2016-01-08 14:30:00

Occupazione in ripresa, ma lavoro più difficile per i laureati


Lieve calo della disoccupazione media nell’Eurozona, che al 10,5% a novembre è tornata ai minimi da oltre 4 anni. I dati diffusi da Eurostat contano 16 milioni di disoccupati, 130 mila in meno rispetto ad ottobre scorso. Germania, Repubblica Ceca e Malta sono i Paesi con il tasso più basso. In calo anche la disoccupazione giovanile, al 20% nell’Ue. L'Italia, pur riducendo il tasso al 38,1%, si conferma come uno dei Paesi in cui i disoccupati sotto i 25 anni sono di più. Nonostante la disoccupazione sia ai minimi dal 2012, solo un laureato su due trova lavoro. Tornano invece a crescere gli occupati, 36 mila persone in più hanno trovato un impiego soprattutto grazie all’aumento dello 0,3% delle assunzioni a tempo indeterminato. Quanta rilevanza hanno avuto in questa crescita il "Job's Act" e gli sgravi contributivi per dipendenti permanenti varati dal governo? Veronica Di Benedetto Montaccini lo ha chiesto all'economista, Claudio Lucifora

R. – L’Europa dice che l’Italia è il fanalino di coda tra i Paesi europei in questa fase di ripresa, però i dati confermano in modo abbastanza solido questa leggera ripresa. Il "Job’s Act" non crea di per sé posti di lavoro, questo è stato ribadito da tutti, però non c’è dubbio che possa generare e infondere un po’ di ottimismo e incutere meno timore nelle imprese nell’avviare delle assunzioni.

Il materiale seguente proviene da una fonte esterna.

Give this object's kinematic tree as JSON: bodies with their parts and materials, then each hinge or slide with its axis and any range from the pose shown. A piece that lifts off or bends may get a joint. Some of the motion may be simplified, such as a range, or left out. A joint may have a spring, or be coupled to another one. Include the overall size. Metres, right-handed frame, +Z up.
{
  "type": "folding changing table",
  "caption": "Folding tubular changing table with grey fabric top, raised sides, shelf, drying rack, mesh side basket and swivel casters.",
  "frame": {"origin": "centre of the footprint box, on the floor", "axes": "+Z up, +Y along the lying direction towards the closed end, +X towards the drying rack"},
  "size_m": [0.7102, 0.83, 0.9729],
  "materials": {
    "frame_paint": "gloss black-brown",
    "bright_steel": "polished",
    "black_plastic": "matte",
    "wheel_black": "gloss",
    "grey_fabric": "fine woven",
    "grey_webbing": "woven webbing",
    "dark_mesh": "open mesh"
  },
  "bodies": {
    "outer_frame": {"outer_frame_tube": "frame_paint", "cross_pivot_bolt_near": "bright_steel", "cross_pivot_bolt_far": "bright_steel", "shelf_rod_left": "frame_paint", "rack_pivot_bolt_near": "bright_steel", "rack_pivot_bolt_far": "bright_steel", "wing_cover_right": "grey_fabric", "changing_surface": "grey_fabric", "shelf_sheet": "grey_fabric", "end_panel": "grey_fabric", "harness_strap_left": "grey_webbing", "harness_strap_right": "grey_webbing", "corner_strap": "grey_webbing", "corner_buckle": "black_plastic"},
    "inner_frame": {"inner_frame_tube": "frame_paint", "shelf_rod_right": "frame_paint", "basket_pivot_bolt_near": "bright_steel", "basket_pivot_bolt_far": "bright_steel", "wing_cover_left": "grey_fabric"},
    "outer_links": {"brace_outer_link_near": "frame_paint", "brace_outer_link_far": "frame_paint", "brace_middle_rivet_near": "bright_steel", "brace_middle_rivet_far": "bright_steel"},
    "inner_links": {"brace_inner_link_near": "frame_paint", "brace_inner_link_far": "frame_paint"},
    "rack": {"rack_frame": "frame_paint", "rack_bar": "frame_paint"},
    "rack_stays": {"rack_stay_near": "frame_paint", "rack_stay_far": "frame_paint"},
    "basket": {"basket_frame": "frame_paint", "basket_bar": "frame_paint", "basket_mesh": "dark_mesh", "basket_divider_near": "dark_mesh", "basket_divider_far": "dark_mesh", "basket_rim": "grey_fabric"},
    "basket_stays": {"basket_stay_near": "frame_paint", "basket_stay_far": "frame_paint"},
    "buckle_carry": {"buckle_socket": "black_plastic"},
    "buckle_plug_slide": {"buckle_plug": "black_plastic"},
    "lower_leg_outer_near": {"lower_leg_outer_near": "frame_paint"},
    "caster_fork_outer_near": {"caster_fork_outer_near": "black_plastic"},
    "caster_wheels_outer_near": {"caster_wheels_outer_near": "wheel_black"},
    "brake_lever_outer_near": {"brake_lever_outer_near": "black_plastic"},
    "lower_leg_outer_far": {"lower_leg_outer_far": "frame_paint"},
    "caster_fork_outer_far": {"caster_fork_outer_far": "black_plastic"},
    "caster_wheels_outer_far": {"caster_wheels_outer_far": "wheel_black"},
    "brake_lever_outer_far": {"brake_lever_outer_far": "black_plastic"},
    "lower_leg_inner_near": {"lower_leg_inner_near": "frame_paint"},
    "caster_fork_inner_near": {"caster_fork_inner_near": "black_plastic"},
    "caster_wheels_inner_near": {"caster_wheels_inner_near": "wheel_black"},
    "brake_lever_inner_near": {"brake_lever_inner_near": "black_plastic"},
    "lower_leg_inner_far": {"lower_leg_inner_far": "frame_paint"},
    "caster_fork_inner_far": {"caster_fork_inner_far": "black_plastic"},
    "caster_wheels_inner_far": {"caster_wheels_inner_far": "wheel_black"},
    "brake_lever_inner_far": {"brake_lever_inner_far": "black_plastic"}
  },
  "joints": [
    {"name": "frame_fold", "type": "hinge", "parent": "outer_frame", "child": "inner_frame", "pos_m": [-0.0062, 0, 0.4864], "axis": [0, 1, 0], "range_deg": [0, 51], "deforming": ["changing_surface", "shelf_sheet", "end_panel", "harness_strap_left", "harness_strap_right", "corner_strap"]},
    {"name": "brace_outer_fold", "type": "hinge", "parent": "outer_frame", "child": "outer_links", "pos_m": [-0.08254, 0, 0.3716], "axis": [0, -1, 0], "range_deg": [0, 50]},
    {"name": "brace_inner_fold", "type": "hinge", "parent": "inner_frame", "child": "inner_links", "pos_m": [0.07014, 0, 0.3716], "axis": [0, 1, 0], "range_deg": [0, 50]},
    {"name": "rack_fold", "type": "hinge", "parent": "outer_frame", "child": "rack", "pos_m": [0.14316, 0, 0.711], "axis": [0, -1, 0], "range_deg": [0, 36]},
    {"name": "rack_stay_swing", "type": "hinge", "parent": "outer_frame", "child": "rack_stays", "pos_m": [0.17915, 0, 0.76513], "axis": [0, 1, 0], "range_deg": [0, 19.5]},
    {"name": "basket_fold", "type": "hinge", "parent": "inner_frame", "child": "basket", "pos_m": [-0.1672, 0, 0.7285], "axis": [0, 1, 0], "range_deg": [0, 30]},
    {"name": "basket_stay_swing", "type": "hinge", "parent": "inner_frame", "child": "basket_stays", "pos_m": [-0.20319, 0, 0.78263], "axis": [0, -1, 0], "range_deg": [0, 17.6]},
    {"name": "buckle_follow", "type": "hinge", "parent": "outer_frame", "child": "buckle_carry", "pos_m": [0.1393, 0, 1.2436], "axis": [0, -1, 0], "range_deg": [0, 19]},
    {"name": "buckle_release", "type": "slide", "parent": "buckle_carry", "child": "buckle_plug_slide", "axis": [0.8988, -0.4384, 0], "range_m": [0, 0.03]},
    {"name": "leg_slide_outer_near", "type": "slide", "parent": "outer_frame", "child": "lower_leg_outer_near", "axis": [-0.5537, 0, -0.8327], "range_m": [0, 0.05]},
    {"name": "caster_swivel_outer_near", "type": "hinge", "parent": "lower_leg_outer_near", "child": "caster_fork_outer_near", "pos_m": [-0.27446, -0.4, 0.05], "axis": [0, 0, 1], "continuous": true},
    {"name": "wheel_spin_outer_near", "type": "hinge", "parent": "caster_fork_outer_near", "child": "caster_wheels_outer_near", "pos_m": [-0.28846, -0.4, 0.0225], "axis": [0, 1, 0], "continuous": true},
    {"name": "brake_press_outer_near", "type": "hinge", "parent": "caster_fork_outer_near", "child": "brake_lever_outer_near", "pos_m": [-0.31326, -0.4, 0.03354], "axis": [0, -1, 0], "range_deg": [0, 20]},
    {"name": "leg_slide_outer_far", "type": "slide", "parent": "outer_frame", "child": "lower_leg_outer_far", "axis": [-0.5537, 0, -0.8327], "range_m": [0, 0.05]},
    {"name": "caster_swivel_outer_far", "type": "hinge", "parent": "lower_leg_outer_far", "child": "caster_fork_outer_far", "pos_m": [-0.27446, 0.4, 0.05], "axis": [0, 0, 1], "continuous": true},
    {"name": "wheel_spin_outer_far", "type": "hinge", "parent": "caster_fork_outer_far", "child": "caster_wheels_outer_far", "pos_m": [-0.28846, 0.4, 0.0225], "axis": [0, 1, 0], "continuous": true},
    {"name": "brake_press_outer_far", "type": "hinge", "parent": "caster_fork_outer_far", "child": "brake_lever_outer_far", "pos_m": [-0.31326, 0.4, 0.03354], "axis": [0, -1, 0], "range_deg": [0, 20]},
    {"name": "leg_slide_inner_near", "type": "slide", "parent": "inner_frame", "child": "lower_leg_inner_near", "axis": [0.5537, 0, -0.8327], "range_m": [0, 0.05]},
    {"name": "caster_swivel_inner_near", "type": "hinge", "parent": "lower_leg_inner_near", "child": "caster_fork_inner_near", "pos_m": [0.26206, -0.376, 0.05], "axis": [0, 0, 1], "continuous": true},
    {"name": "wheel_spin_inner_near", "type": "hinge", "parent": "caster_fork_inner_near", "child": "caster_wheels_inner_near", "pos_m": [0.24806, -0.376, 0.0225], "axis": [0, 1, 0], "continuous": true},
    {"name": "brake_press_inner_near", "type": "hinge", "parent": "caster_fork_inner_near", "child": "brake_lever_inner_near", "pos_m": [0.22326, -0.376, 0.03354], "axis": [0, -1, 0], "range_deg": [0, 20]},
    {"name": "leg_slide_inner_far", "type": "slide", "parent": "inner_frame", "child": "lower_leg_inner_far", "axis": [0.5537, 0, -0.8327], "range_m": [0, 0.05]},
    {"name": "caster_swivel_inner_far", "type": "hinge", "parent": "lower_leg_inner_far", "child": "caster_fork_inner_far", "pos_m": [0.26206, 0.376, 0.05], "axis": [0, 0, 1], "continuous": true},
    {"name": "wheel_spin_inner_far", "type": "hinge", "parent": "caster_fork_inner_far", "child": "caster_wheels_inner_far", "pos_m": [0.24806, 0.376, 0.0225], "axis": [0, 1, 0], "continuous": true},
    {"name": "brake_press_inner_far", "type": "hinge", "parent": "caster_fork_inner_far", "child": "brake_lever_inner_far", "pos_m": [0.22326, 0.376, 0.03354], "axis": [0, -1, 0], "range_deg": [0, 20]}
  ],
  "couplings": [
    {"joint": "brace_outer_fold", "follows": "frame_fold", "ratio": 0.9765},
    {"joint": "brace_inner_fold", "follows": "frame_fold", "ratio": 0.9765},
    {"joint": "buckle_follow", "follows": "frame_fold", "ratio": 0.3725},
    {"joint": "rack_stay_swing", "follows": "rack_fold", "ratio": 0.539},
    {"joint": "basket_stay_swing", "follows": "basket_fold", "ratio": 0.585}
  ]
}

D. – Si nota l'aumento degli occupati a tempo indeterminato in questi dati Istat. Ma questi sgravi fiscali per le assunzioni permanenti varate dal governo non rischiano di gonfiare l’economia?

R. – Non c’è dubbio che gli incentivi fiscali messi in campo dal governo determinino una componente rilevante di queste trasformazioni. Sono stati introdotti dal governo perché riteneva che ci fosse bisogno di uno shock. Sono stati molto generosi, molto estesi nella loro applicabilità. Ora, il governo li ha già ridotti per il prossimo anno, invece di eliminarli completamente. Vedremo quanto la crescita sia stata "drogata" dall’esistenza di questi incentivi, oppure quanto invece sia effettivamente una crescita dell’occupazione.

D. – La disoccupazione giovanile è scesa dell’1,2%, ma questo è in contraddizione con i dati che riguardano invece i laureati che riescono a trovare lavoro, solo il 53% dei giovani trova lavoro entro i tre anni dalla laurea...

R. – La disoccupazione giovanile – cioè, il tasso di disoccupazione di chi è al di sotto dei 25 – è un indicatore molto, molto importante, ma anche molto sensibile perché una quota rilevante di questa fascia di popolazione è ancora impegnata nello studio. E quindi il fatto che diminuisca è sicuramente un buon segnale. Questa quota di disoccupazione giovanile dovrebbe essere molto sensibile al ciclo, quindi è quella che aumenta molto di più quando le cose vanno male ma è quella che dovrebbe diminuire di più quando le cose vanno bene. L’Italia è un caso anomalo, perché il tasso di disoccupazione dei lavoratori più qualificati – tra questi ci sono sicuramente i laureati – in tutti gli altri Paesi è bassissimo, in Italia invece i laureati continuano a far fatica ad inserirsi nel mercato del lavoro. Questo dipende da quello che gli economisti chiamano il “mismatch”, cioè la difficoltà d’incontro tra la domanda e l’offerta, perchè i giovani sono sovraqualificati rispetto alle mansioni disponibili.

D. – Secondo lei, per quale motivo siamo gli ultimi in Europa, per quanto riguarda il diminuire della disoccupazione?

R. – In Italia, la disoccupazione è cresciuta più lentamente ma progressivamente durante la crisi. l’Italia, all’inizio, non aveva un tasso di disoccupazione così elevato come la Spagna, la Francia o il Portogallo, altri Paesi hanno avuto una disoccupazione molto elevata, ma è calata improvvisamente. In Italia ci sono molte inerzie, c’è molta contrattazione, e quindi la disoccupazione sale più lentamente ma ha continuato a salire anche quando negli altri Paesi la disoccupazione era già scesa. Il fatto che adesso incominci a scendere è sicuramente un buon segno, ma denota innanzitutto l'inerzia dell'Italia e in secondo luogo una disoccupazione che ci portiamo dietro da decenni, che ormai sembra essere strutturale nel nostro Paese.